En parallèle, il accentue le propos bien plus qu’il n’était strictement nécessaire (ou autorisé?). Evidemment, Bruxelles n’est pas réellement dangereuse. Il est possible d’y flâner, faire des courses, se promener, profiter des terrasses, visiter parcs et expositions ou simplement travailler et gagner sa vie, sans la moindre crainte qu’une balle puisse siffler à proximité. En ce sens, il savait parfaitement qu’il déformait largement la réalité. Ou plutôt qu’il la manipulait avec maîtrise.
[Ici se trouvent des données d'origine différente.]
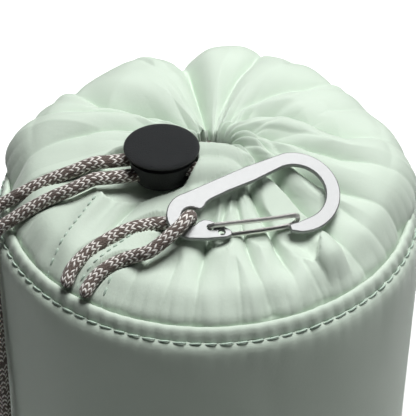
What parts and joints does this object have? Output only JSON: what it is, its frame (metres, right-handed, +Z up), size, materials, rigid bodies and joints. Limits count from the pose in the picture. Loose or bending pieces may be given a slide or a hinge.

Exagérer de manière crédible peut rapporter gros.
«Le procureur Julien Moinil a bien compris que “faire son Trump” –exagérer largement au-delà du strict nécessaire– produit immanquablement son effet, surtout par les temps qui courent.»
Mauvaise direction
Cela ne change rien au fait que la situation à Bruxelles évolue dans le mauvais sens et que, dans certains quartiers, l’insécurité atteint depuis longtemps un niveau inacceptable. Même les expatriés –en tête les milliers de fonctionnaires européens– dressent à leur retour un tableau de plus en plus sombre de la capitale belge. La presse relaie ces impressions dans des analyses très négatives. Donald Trump est loin d’être le seul à alimenter le cliché de «Hellhole Brussels».
Le procureur Julien Moinil a bien compris que «faire son Trump» –exagérer largement au-delà du strict nécessaire– produit immanquablement son effet, surtout par les temps qui courent. Pour poursuivre sa lutte, il doit amener le Premier ministre à réagir. Or, à la lumière d’une série d’autres dossiers, Israël et Gaza en tête, il est manifeste que cela n’a rien d’évident.
Quel intérêt Bart De Wever trouverait-il à accorder davantage de moyens à Bruxelles? Et son allié Georges-Louis Bouchez, surtout si le MR ne devait pas, au final, décrocher le poste de ministre-président? Ou bien cet enjeu fera-t-il justement partie des futures négociations bruxelloises? C’est d’une tristesse affligeante, mais il semble que les choses fonctionnent toujours ainsi: ce n’est qu’en présence d’éléments à forte teneur en «politique politicienne» que des responsables flamands et wallons se mobilisent pour débloquer des fonds. Même pour Bruxelles.